EXERCISE MATERIALS:
• • • • •

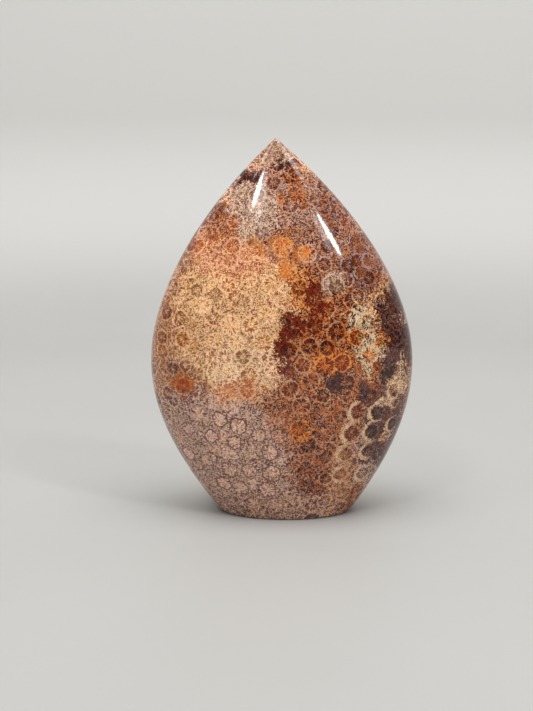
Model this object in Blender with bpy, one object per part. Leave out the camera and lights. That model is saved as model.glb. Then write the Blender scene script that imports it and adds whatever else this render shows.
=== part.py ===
"""A polished fossil coral flame: one piece of agatised coral, ground to a pointed lens and sawn flat at the foot.

Metres, +Z up. The origin is on the table under the middle of the stone. The wide faces look along -Y and +Y.
Run with: blender --background --python part.py
"""

import math

import bmesh
import bpy
from mathutils import Matrix, Vector
from mathutils.geometry import interpolate_bezier

# Overall size of the stone.
HEIGHT = 0.105
HALF_WIDTH = 0.0369
HALF_THICKNESS = 0.0185

# Front outline: how wide the stone is at each level, seen along Y.
WIDEST_LEVEL = 0.0427
FOOT_HALF_WIDTH = 0.0187
FOOT_LEAN = math.radians(37.6)  # how far the flanks lean out from upright, just above the foot
TIP_HALF_ANGLE = math.radians(49.4)
FOOT_HANDLE = 0.0163
BELLY_HANDLE_DOWN = 0.0156
BELLY_HANDLE_UP = 0.0222
TIP_HANDLE = 0.0249

# Side outline: how deep the stone is at each level, seen along X.
DEEPEST_LEVEL = 0.0400
FOOT_HALF_DEPTH = 0.0120
FOOT_SIDE_LEAN = math.radians(17.0)
TIP_SIDE_HALF_ANGLE = math.radians(27.0)
FOOT_SIDE_HANDLE = 0.0120
DEEP_HANDLE_DOWN = 0.0140
DEEP_HANDLE_UP = 0.0280
TIP_SIDE_HANDLE = 0.0240

# The stone isn't quite symmetric: its middle line drifts to -X at the tip and to +X at the foot.
TIP_DRIFT = -0.0018
FOOT_DRIFT = 0.0012
TIP_DRIFT_POWER = 2.2
FOOT_DRIFT_POWER = 1.7

# Small radii left by the polishing wheel.
RIM_RADIUS = 0.0006
TIP_RADIUS = 0.0005

# A shallow chip on the +X flank, just above the foot.
CHIP_LEVEL = 0.0092
CHIP_DEPTH = 0.0006
CHIP_RADII = (0.0035, 0.0070, 0.0044)

# How finely the faceted solid follows the form.
SIDES = 80
OUTLINE_STEPS = 21  # along each of the two curves of an outline
RIM_STEPS = 3
SHARP_ANGLE = math.radians(35.0)  # sharper edges than this stay crisp in the shading

# The stone's mean colour, and how it takes the light.
CORAL_COLOUR = (0.36, 0.19, 0.12, 1.0)
CORAL_ROUGHNESS = 0.15


def clear_scene():
    for item in list(bpy.data.objects):
        bpy.data.objects.remove(item, do_unlink=True)


def new_collection(name):
    collection = bpy.data.collections.new(name)
    bpy.context.scene.collection.children.link(collection)
    return collection


def outline_curve(foot, widest, tip, foot_lean, tip_angle, handles):
    """The two curves of an outline, foot to widest point and on to the tip, as (distance out, level) points."""
    foot_handle, down_handle, up_handle, tip_handle = handles
    lower = interpolate_bezier(
        foot,
        foot + foot_handle * Vector((math.sin(foot_lean), math.cos(foot_lean))),
        widest - Vector((0.0, down_handle)),
        widest,
        OUTLINE_STEPS,
    )
    upper = interpolate_bezier(
        widest,
        widest + Vector((0.0, up_handle)),
        tip + tip_handle * Vector((math.sin(tip_angle), -math.cos(tip_angle))),
        tip,
        OUTLINE_STEPS,
    )
    return lower + upper[1:]


def front_outline():
    return outline_curve(
        Vector((FOOT_HALF_WIDTH, 0.0)),
        Vector((HALF_WIDTH, WIDEST_LEVEL)),
        Vector((0.0, HEIGHT)),
        FOOT_LEAN,
        TIP_HALF_ANGLE,
        (FOOT_HANDLE, BELLY_HANDLE_DOWN, BELLY_HANDLE_UP, TIP_HANDLE),
    )


def side_outline():
    return outline_curve(
        Vector((FOOT_HALF_DEPTH, 0.0)),
        Vector((HALF_THICKNESS, DEEPEST_LEVEL)),
        Vector((0.0, HEIGHT)),
        FOOT_SIDE_LEAN,
        TIP_SIDE_HALF_ANGLE,
        (FOOT_SIDE_HANDLE, DEEP_HANDLE_DOWN, DEEP_HANDLE_UP, TIP_SIDE_HANDLE),
    )


def reach_at(outline, level):
    """How far an outline stands out at a level, between its points."""
    for below, above in zip(outline, outline[1:]):
        if below.y <= level <= above.y:
            share = (level - below.y) / (above.y - below.y)
            return below.x + share * (above.x - below.x)
    return outline[-1].x


def middle_at(level):
    """Where the stone's middle line runs, as an x, at a level."""
    above = max(0.0, (level - WIDEST_LEVEL) / (HEIGHT - WIDEST_LEVEL))
    below = max(0.0, (WIDEST_LEVEL - level) / WIDEST_LEVEL)
    return TIP_DRIFT * above**TIP_DRIFT_POWER + FOOT_DRIFT * below**FOOT_DRIFT_POWER


def rings():
    """Each ring of the stone from the middle of the foot to the tip, as (half width, half depth, level)."""
    front = front_outline()
    side = side_outline()
    found = [(0.0, 0.0, 0.0)]
    for step in range(RIM_STEPS):
        turn = math.pi / 2 * step / RIM_STEPS
        level = RIM_RADIUS * (1 - math.cos(turn))
        inset = RIM_RADIUS * (1 - math.sin(turn))
        found.append((reach_at(front, level) - inset, reach_at(side, level) - inset, level))
    for point in front:
        if RIM_RADIUS <= point.y <= HEIGHT - TIP_RADIUS:
            found.append((point.x, reach_at(side, point.y), point.y))
    found.append((0.0, 0.0, HEIGHT))
    return found


def stone_mesh():
    """The stone as a sphere whose rings are each moved to their own level and stretched to their own ellipse."""
    levels = rings()
    mesh = bpy.data.meshes.new("coral_flame")
    shape = bmesh.new()
    bmesh.ops.create_uvsphere(shape, u_segments=SIDES, v_segments=len(levels) - 1, radius=1.0)
    for vertex in shape.verts:
        from_foot = math.acos(max(-1.0, min(1.0, -vertex.co.z))) / math.pi
        half_width, half_depth, level = levels[round(from_foot * (len(levels) - 1))]
        around = math.atan2(vertex.co.y, vertex.co.x)
        vertex.co = (
            middle_at(level) + half_width * math.cos(around),
            half_depth * math.sin(around),
            level,
        )
    shape.to_mesh(mesh)
    shape.free()
    mesh.shade_smooth()
    mesh.set_sharp_from_angle(angle=SHARP_ANGLE)
    return mesh


def coral_material():
    material = bpy.data.materials.new("polished_coral")
    material.use_nodes = True
    shader = material.node_tree.nodes["Principled BSDF"]
    shader.inputs["Base Color"].default_value = CORAL_COLOUR
    shader.inputs["Roughness"].default_value = CORAL_ROUGHNESS
    shader.inputs["Metallic"].default_value = 0.0
    material.diffuse_color = CORAL_COLOUR
    return material


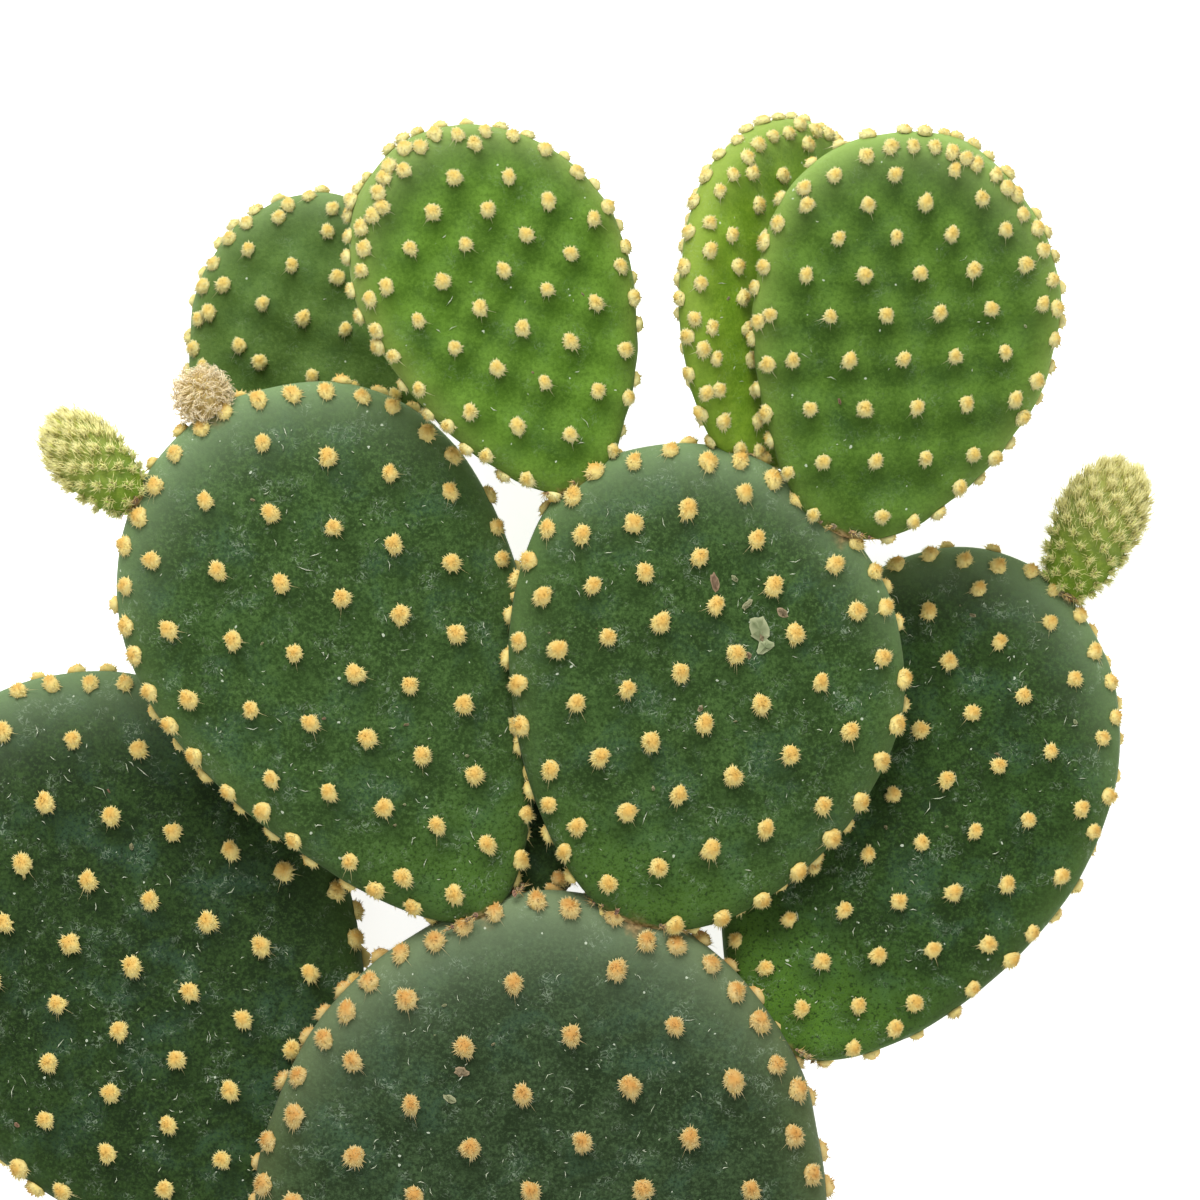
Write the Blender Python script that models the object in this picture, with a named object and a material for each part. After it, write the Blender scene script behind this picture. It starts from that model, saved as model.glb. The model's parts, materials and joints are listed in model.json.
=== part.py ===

• • • • •

TASK OBJECTIVE:
Copy only the stretch running from the line containing "Write the Blender Python" to the final line of the entries, both ends included, exactly as it stands.

ANSWER TO THIS EXERCISE:
Write the Blender Python script that models the object in this picture, with a named object and a material for each part. After it, write the Blender scene script behind this picture. It starts from that model, saved as model.glb. The model's parts, materials and joints are listed in model.json.
=== part.py ===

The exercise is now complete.